En définitive, « la techno-utopie d'une
modernité dépourvue d'un projet de société a
balayé le rêve émancipateur d'un projet de modernité
fondé sur le désir d'en finir avec les inégalités
et les injustices. Les maîtres du monde incitent d'ailleurs ouvertement
à croire que cet idéal est révolu. En lieu et place d'un
véritable projet social, le déterminisme technomarchand qui
institue la communication sans fin en héritière du progrès
sans fin. La performance des systèmes de transmission numérique
s'est trouvée propulsée en paramètre de l'évolution
de la grande famille humaine vers l'ultime phase de son histoire. Le
marché comme la technique se muent en forces de la nature. Telle est en
tout cas la représentation dominante des TIC au seuil du
troisième millénaire » 35. Et cette
représentation se traduit bien dans les réflexions ressortant des
deux phases du SMSI de Genève (2003) et de Tunis (2005).
34 Dr KSIBI Ahmed, De la fracture
numérique en Afrique à la fracture statistique, 71th IFLA General
Conference and Council, Du 14 au 18 Août 2005, Oslo, Norvège.
35 MATTELART Armand, Vers quel nouvel ordre
mondial de l'information ?, p.273, in L'idiot du village mondial Michel Sauquet
(sous la dir.), Editions Charles Léopold Mayer, 2004.

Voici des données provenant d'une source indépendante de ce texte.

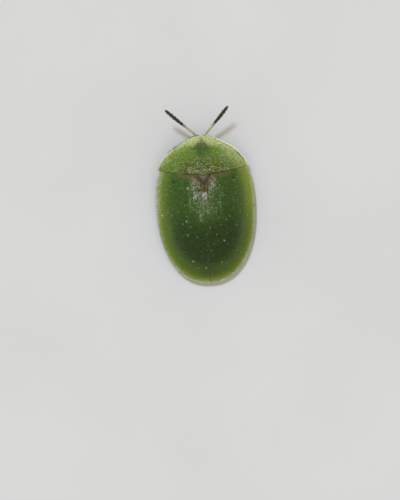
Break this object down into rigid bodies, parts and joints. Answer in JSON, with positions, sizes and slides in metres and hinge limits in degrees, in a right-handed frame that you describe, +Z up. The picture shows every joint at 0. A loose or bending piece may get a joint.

II- Bilan sommaire et critique du SMSI : de Genève
à Tunis
Le terme « société de l'information »
a été formalisé la première fois en 1998 lors de
l'Assemblée plénipotentiaire de l'UIT. C'est aussi dans la
même année que l'ONU approuve le projet d'organiser un Sommet
mondial sur la société de l'information dont l'objectif serait de
: « Faciliter effectivement le développement de la
société de l'information et contribuer à réduire la
fracture numérique ». Mais avant la tenue effective du Sommet, il y
a d'abord eu en 2000, l'organisation du Forum économique mondial de
Davos qui a lancé la Global Digital Divide Initiative, regroupant des
gouvernements, des ONG et surtout de grandes entreprises comme AOL Time Warner
et Microsoft, dans le but de «transformer le fossé numérique
en une opportunité pour la croissance ». Le G8 est ensuite
entré en scène avec la publication de la Charte d'Okinawa sur la
société globale de l'information et la mise sur pied de la
Digital Opportunity Task Force (Dot Force). En décembre 2001, la
Commission européenne a, de son côté, adopté un
projet destiné, selon les mots du commissaire au développement
Poul Nielson, à «mettre les TIC au service des pauvres de la
planète ».Ces stratégies axées sur le
développement s'accompagnent le plus souvent de mesures de privatisation
et de libéralisation qui sont présentées par leurs
promoteurs comme une condition essentielle de la baisse des coûts de
connexion et qui sont dénoncées par d'autres comme une
aggravation de la dépendance et des inégalités. Le sommet
réussira-t-il à unifier ces points de vue divergents par rapport
aux enjeux «techno-marchands» du couplage de l'informatique avec les
télécommunications pour le tant prôné «
accès universel à une multitude d'informations en temps voulu
» ? Pour Koffi Anan, « cette réunion planétaire est un
moyen unique pour développer une vision commune quant aux moyens de
surmonter le fossé numérique.» 36 Même son
de cloche chez Yoshio Utsumi, Directeur de l'UIT : « le Sommet doit
aboutir à une vision commune entre les chefs d'Etats, le secteur
privé et la communauté des organisations non-gouvernementales
quant à la façon d'aboutir à un développement
durable grâce aux technologies de l'information et de la
communication». La préparation du Sommet a regroupé trois
conférences préparatoires intergouvernementales (Prepcoms), ainsi
que quatre conférences régionales (Afrique; Europe, Etats-Unis et
Canada; Asie et Amérique latine). A ces réunions officielles, il
faut ajouter une longue liste de manifestations et de rencontres
organisées notamment par l'UNESCO qui a toujours joué un
rôle déterminant ces dernières années pour
promouvoir la liberté d'expression et la libre circulation de
l'information.
36 Brochure d'information du SMSI, éditée par le
Secrétariat exécutif du Sommet, Genève, juin 2002.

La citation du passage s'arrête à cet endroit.